- [THE EXERCISE] Your task is to repeat the listing exactly.

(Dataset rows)
BEGIN
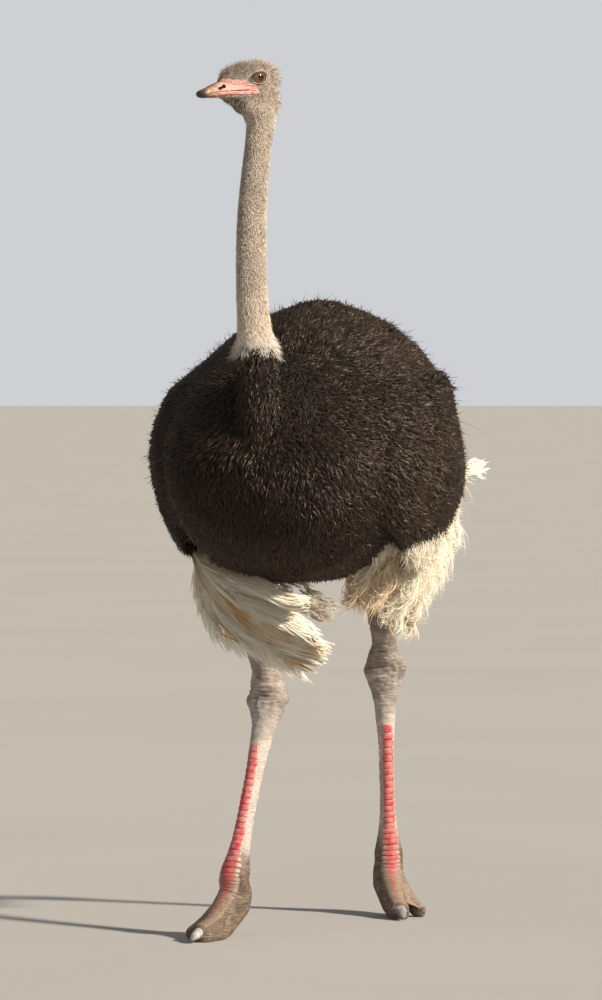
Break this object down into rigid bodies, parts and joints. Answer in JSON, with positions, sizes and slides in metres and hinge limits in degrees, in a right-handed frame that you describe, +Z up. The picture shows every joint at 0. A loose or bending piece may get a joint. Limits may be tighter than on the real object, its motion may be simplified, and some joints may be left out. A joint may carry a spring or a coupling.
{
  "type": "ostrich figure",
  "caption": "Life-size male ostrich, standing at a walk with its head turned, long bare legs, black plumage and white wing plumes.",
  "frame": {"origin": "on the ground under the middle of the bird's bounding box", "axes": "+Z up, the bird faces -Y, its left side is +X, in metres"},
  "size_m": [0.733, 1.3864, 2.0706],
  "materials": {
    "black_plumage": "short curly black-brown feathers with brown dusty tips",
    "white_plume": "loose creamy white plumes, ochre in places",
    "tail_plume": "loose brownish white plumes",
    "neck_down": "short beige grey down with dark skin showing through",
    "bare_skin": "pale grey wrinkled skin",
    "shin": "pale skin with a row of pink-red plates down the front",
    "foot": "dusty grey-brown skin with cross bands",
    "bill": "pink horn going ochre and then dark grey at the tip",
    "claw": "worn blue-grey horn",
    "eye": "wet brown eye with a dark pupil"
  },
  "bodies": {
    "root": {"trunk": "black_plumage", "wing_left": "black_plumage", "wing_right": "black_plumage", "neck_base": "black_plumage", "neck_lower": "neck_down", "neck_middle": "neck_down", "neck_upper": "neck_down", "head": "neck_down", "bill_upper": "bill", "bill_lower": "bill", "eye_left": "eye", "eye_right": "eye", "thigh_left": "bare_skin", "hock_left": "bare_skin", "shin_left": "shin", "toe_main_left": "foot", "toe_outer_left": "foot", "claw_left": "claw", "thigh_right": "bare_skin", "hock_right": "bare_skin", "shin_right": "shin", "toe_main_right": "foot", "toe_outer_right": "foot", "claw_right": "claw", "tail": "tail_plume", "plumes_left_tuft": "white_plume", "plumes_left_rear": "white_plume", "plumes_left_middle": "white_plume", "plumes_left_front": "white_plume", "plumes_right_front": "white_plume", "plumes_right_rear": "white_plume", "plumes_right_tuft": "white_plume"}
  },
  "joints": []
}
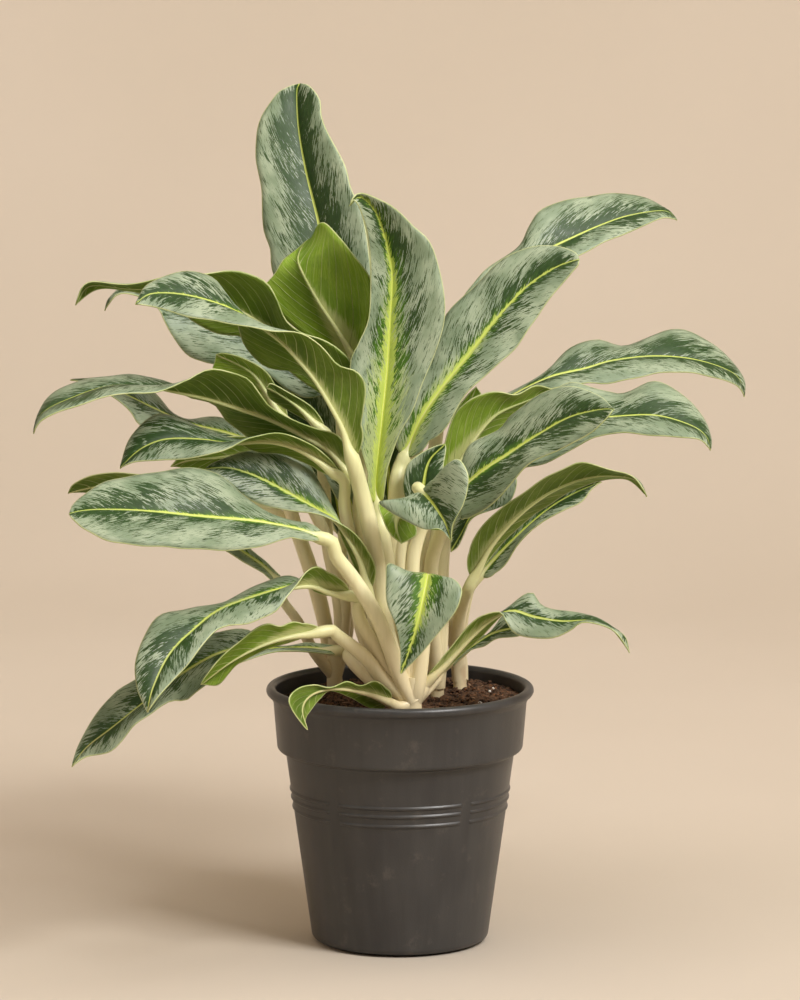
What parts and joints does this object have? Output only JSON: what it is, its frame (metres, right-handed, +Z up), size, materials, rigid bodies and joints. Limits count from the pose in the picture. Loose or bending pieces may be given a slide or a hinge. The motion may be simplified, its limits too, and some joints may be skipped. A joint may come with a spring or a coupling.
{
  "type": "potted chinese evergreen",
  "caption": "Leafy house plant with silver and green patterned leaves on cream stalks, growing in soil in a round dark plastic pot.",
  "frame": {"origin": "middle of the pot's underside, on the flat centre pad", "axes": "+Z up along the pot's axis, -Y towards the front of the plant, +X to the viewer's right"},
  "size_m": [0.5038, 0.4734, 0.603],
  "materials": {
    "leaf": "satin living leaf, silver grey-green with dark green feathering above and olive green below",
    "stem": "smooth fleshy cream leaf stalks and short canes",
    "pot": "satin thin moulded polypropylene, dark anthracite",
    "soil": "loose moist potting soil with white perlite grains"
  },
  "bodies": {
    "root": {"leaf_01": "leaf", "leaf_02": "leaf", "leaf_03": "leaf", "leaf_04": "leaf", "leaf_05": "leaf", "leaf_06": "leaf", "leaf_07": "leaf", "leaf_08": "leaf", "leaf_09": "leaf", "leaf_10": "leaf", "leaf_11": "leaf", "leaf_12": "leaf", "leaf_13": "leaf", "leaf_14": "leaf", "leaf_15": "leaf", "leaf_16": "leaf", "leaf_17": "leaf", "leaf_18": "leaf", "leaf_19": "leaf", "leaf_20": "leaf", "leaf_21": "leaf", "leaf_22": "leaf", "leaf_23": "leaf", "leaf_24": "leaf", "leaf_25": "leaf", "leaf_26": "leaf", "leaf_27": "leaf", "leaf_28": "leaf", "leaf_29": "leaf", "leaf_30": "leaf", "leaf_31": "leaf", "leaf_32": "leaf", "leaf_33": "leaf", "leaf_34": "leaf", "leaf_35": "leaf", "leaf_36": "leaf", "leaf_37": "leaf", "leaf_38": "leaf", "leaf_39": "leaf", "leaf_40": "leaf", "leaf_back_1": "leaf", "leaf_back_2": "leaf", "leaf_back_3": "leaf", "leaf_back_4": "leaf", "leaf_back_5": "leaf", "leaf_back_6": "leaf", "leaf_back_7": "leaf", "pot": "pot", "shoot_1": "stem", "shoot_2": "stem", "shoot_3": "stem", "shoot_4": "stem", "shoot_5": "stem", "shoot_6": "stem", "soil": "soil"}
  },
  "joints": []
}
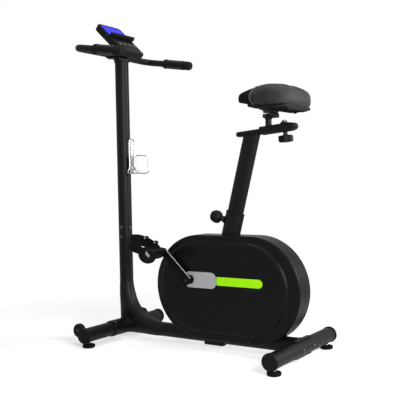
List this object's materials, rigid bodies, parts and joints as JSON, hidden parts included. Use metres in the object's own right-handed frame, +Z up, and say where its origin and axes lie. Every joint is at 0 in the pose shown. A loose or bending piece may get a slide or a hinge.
END
- [FINISHED TASK]
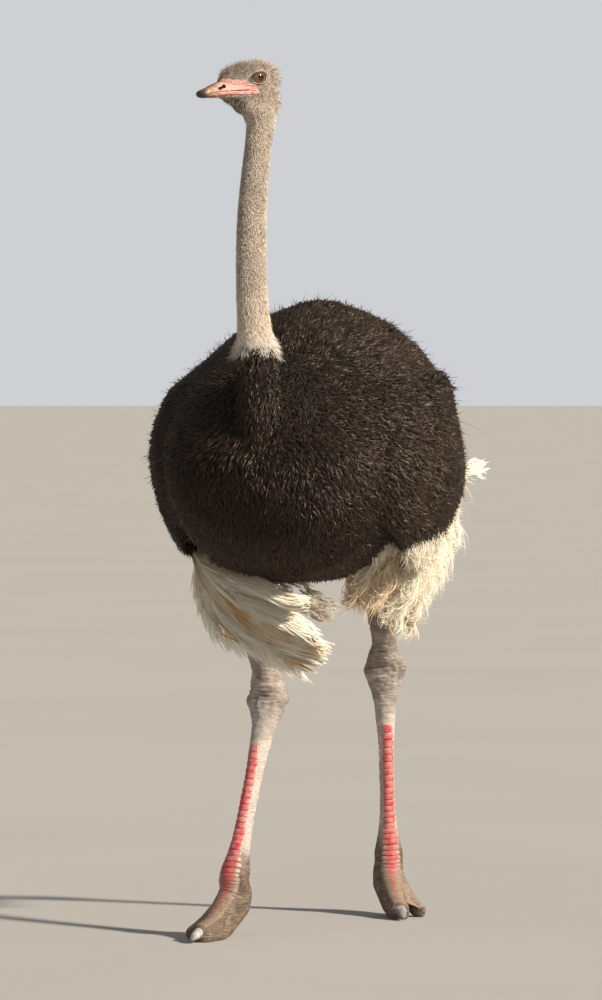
Break this object down into rigid bodies, parts and joints. Answer in JSON, with positions, sizes and slides in metres and hinge limits in degrees, in a right-handed frame that you describe, +Z up. The picture shows every joint at 0. A loose or bending piece may get a joint. Limits may be tighter than on the real object, its motion may be simplified, and some joints may be left out. A joint may carry a spring or a coupling.
{
  "type": "ostrich figure",
  "caption": "Life-size male ostrich, standing at a walk with its head turned, long bare legs, black plumage and white wing plumes.",
  "frame": {"origin": "on the ground under the middle of the bird's bounding box", "axes": "+Z up, the bird faces -Y, its left side is +X, in metres"},
  "size_m": [0.733, 1.3864, 2.0706],
  "materials": {
    "black_plumage": "short curly black-brown feathers with brown dusty tips",
    "white_plume": "loose creamy white plumes, ochre in places",
    "tail_plume": "loose brownish white plumes",
    "neck_down": "short beige grey down with dark skin showing through",
    "bare_skin": "pale grey wrinkled skin",
    "shin": "pale skin with a row of pink-red plates down the front",
    "foot": "dusty grey-brown skin with cross bands",
    "bill": "pink horn going ochre and then dark grey at the tip",
    "claw": "worn blue-grey horn",
    "eye": "wet brown eye with a dark pupil"
  },
  "bodies": {
    "root": {"trunk": "black_plumage", "wing_left": "black_plumage", "wing_right": "black_plumage", "neck_base": "black_plumage", "neck_lower": "neck_down", "neck_middle": "neck_down", "neck_upper": "neck_down", "head": "neck_down", "bill_upper": "bill", "bill_lower": "bill", "eye_left": "eye", "eye_right": "eye", "thigh_left": "bare_skin", "hock_left": "bare_skin", "shin_left": "shin", "toe_main_left": "foot", "toe_outer_left": "foot", "claw_left": "claw", "thigh_right": "bare_skin", "hock_right": "bare_skin", "shin_right": "shin", "toe_main_right": "foot", "toe_outer_right": "foot", "claw_right": "claw", "tail": "tail_plume", "plumes_left_tuft": "white_plume", "plumes_left_rear": "white_plume", "plumes_left_middle": "white_plume", "plumes_left_front": "white_plume", "plumes_right_front": "white_plume", "plumes_right_rear": "white_plume", "plumes_right_tuft": "white_plume"}
  },
  "joints": []
}
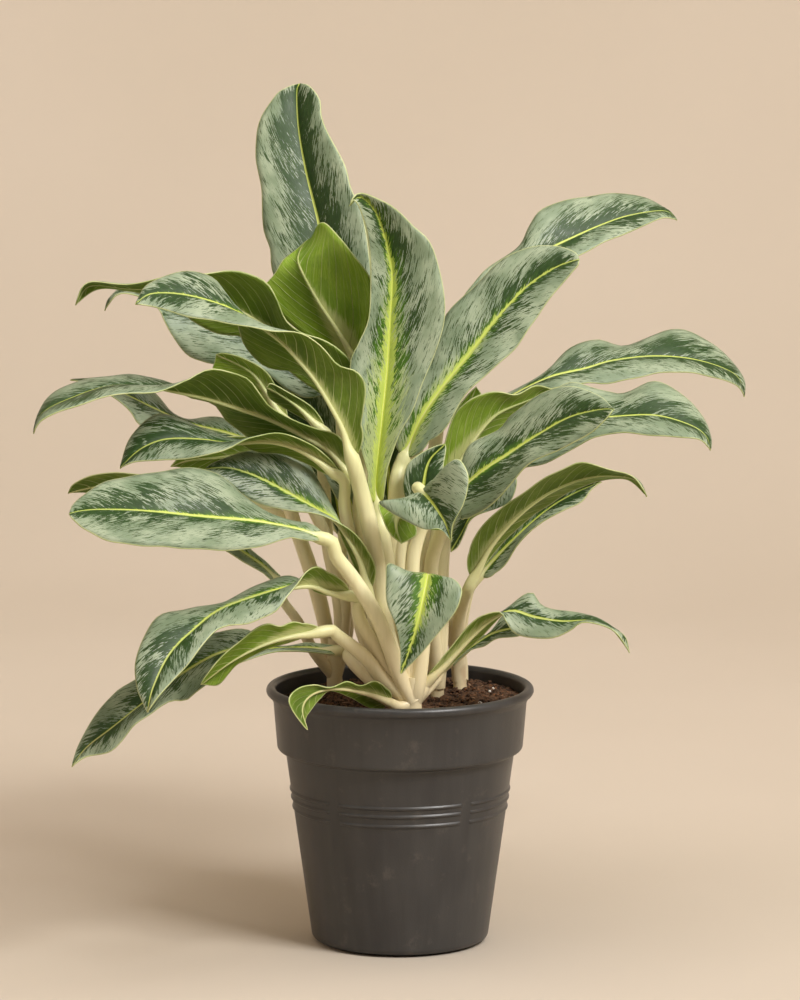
What parts and joints does this object have? Output only JSON: what it is, its frame (metres, right-handed, +Z up), size, materials, rigid bodies and joints. Limits count from the pose in the picture. Loose or bending pieces may be given a slide or a hinge. The motion may be simplified, its limits too, and some joints may be skipped. A joint may come with a spring or a coupling.
{
  "type": "potted chinese evergreen",
  "caption": "Leafy house plant with silver and green patterned leaves on cream stalks, growing in soil in a round dark plastic pot.",
  "frame": {"origin": "middle of the pot's underside, on the flat centre pad", "axes": "+Z up along the pot's axis, -Y towards the front of the plant, +X to the viewer's right"},
  "size_m": [0.5038, 0.4734, 0.603],
  "materials": {
    "leaf": "satin living leaf, silver grey-green with dark green feathering above and olive green below",
    "stem": "smooth fleshy cream leaf stalks and short canes",
    "pot": "satin thin moulded polypropylene, dark anthracite",
    "soil": "loose moist potting soil with white perlite grains"
  },
  "bodies": {
    "root": {"leaf_01": "leaf", "leaf_02": "leaf", "leaf_03": "leaf", "leaf_04": "leaf", "leaf_05": "leaf", "leaf_06": "leaf", "leaf_07": "leaf", "leaf_08": "leaf", "leaf_09": "leaf", "leaf_10": "leaf", "leaf_11": "leaf", "leaf_12": "leaf", "leaf_13": "leaf", "leaf_14": "leaf", "leaf_15": "leaf", "leaf_16": "leaf", "leaf_17": "leaf", "leaf_18": "leaf", "leaf_19": "leaf", "leaf_20": "leaf", "leaf_21": "leaf", "leaf_22": "leaf", "leaf_23": "leaf", "leaf_24": "leaf", "leaf_25": "leaf", "leaf_26": "leaf", "leaf_27": "leaf", "leaf_28": "leaf", "leaf_29": "leaf", "leaf_30": "leaf", "leaf_31": "leaf", "leaf_32": "leaf", "leaf_33": "leaf", "leaf_34": "leaf", "leaf_35": "leaf", "leaf_36": "leaf", "leaf_37": "leaf", "leaf_38": "leaf", "leaf_39": "leaf", "leaf_40": "leaf", "leaf_back_1": "leaf", "leaf_back_2": "leaf", "leaf_back_3": "leaf", "leaf_back_4": "leaf", "leaf_back_5": "leaf", "leaf_back_6": "leaf", "leaf_back_7": "leaf", "pot": "pot", "shoot_1": "stem", "shoot_2": "stem", "shoot_3": "stem", "shoot_4": "stem", "shoot_5": "stem", "shoot_6": "stem", "soil": "soil"}
  },
  "joints": []
}
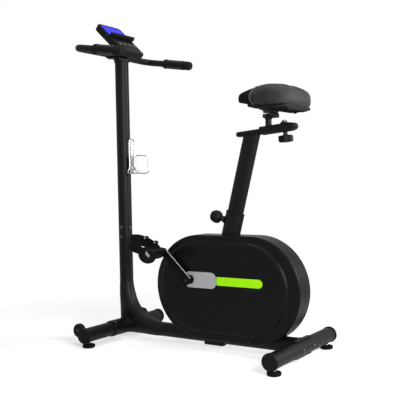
List this object's materials, rigid bodies, parts and joints as JSON, hidden parts included. Use metres in the object's own right-handed frame, +Z up, and say where its origin and axes lie. Every joint is at 0 in the pose shown. A loose or bending piece may get a slide or a hinge.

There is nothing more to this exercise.